When I was at the Transformational Leadership Council retreat in Kona, Hawaii last week, we did an interesting Ho’oponopono exercise that included writing an exhaustive list of anyone and anything from the past that we still felt a lingering attachment to. At the end of the exercise, we tore up our lists, a symbolic way of shedding those attachments. This doesn’t mean shedding those people from one’s life. It just means releasing any unconscious attachments to them, so you can make a freer and more conscious choice about how to relate (or not relate) to them thereafter. At least that was my understanding of the exercise.
At the time I did that exercise, I didn’t sense that anything special had happened. It was a nice gesture but not particularly transformational for me. However, when I returned to Vegas several days later, I could tell that something had shifted in my attitudes towards certain people. I could more easily distinguish the aspects of those connections that I was freely inviting vs. those aspects that had become riddled with unconscious expectations and obligations. I felt a greater sense of freedom to relate on the basis of choice while releasing any lingering loyalty to the expectation side. I felt more empowered to relate to people as my true self without worrying about their reactions.

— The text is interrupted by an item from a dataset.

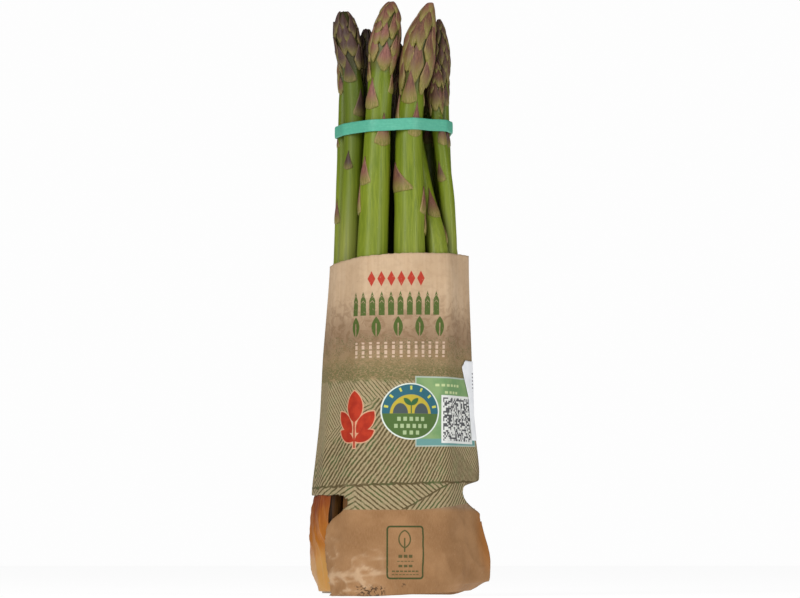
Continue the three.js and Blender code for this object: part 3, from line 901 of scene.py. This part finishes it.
def sleeve_points():
    """The sheet's points by row and column, floor first, with their u, v and crest marks."""
    way, share = sleeve_columns()
    side, cols = np.minimum(way, 1), len(way)
    x_low = SLEEVE.point(side, share, np.full(cols, 3.0))[:, 0]
    fold = np.interp(x_low, *FOLD_LINE)
    back_share = np.where(way == 2, 1 - share, share)
    fold = np.where(way == 0, fold, 0.45 + (fold - 0.45) * (1 - smooth_step(back_share, 0, 0.22)))
    x_top = SLEEVE.point(side, share, np.full(cols, 142.0))[:, 0]
    top = np.interp(x_top, *TOP_LINE) + torn(x_top + 3 * way, 3.0, 0.25)
    t = np.linspace(0, 1, SHEET_ROWS)[:, None]
    z = fold[None, :] + t * (top - fold)[None, :]
    ways, shares = np.broadcast_to(way, z.shape), np.broadcast_to(share, z.shape)
    p = SLEEVE.point(np.minimum(ways, 1), shares, z)
    u = SLEEVE.unrolled(ways, shares, z)
    # The relief fades out at the two folded edges and the hem; the lap lies over the other end of the sheet.
    flat = np.minimum(np.abs(shares), np.abs(1 - shares))
    from_edge = np.where(ways == 0, flat, np.where(ways == 1, shares, 1 - shares))
    relief = paper_relief(u, z) * smooth_step(from_edge, 0, 0.06)
    above = z - fold[None, :]
    tuck = -0.3 * np.clip(1 - above / 1.6, 0, 1) ** 2
    lap = np.where(ways == 2, smooth_step(0.5 + 0.004 - shares, -0.01, 0.0) * 0.4, 0)
    relief = relief * (0.4 + 0.6 * smooth_step(above, 0, 5)) + 0.25 * smooth_step(above, 7, 0)
    # The crest mark: where the material paints a highlight on the crease ridges.
    crest = np.clip(creases(u, z) / 0.85, 0, 1) ** 3
    p[..., :2] += outward(p) * (relief + tuck + lap)[..., None]
    # The floor: rings that close in under the butts, by their share of the way to the middle.
    q = np.array(FLOOR_RINGS)[:, None]
    reach = 0.03 + 0.19 * smooth_step(x_low, 20, 36)
    drop = smooth_step(q / reach[None, :], 0, 1)
    floor_xy = p[0, None, :, :2] * (1 - q[..., None]) + np.array(FLOOR_MIDDLE) * q[..., None]
    level = 0.4 + np.maximum(floor_xy[..., 0] + 10, 0) * FLOOR_SLOPE
    floor_z = level + np.maximum(fold[None, :] - level, 0) * (1 - drop)
    floor_z = floor_z + 0.15 * rough(floor_xy[..., 0] / 6, floor_xy[..., 1] / 6, 3.0) * drop
    floor = np.concatenate([floor_xy, np.maximum(floor_z, 0.32)[..., None]], -1)[::-1]
    floor_u = np.broadcast_to(u[0], floor_z.shape)
    floor_v = fold[None, :] - q[::-1] * 38
    rows = ((floor, p), (floor_u, u), (floor_v, z), (0 * floor_v, crest))
    return [np.concatenate(pair) for pair in rows]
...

I think that deciding to stop participating in traditional holiday gift exchanges as I shared in yesterday’s post was one result of this Ho’oponopono process. I might have gotten around to it eventually, but I feel this process helped speed things along. I was able to get it done without worrying about other people’s reactions. I saw that it was more important to be true to myself and stop trying to satisfy other people’s expectations of me.
As I allow myself to explore this delightfully peaceful space of fresh possibilities, I’m already noticing new doors opening. Part of me wants to dive in and explore some of them, while another part of me wants to hold off and enjoy the silence a bit longer. I’m sure I’ll begin to explore some of those alternative paths soon enough, but the most important thing for me right now is to explore in an unattached, noncommittal way. I want to experience a social life where each relationship feels like a fresh choice made anew, not an obligation to remain loyal to the past.
When it’s obvious that some part of your life isn’t working, stop. Release what isn’t working. Then choose another path. People will squawk at you, but you’ll be happier on the other side.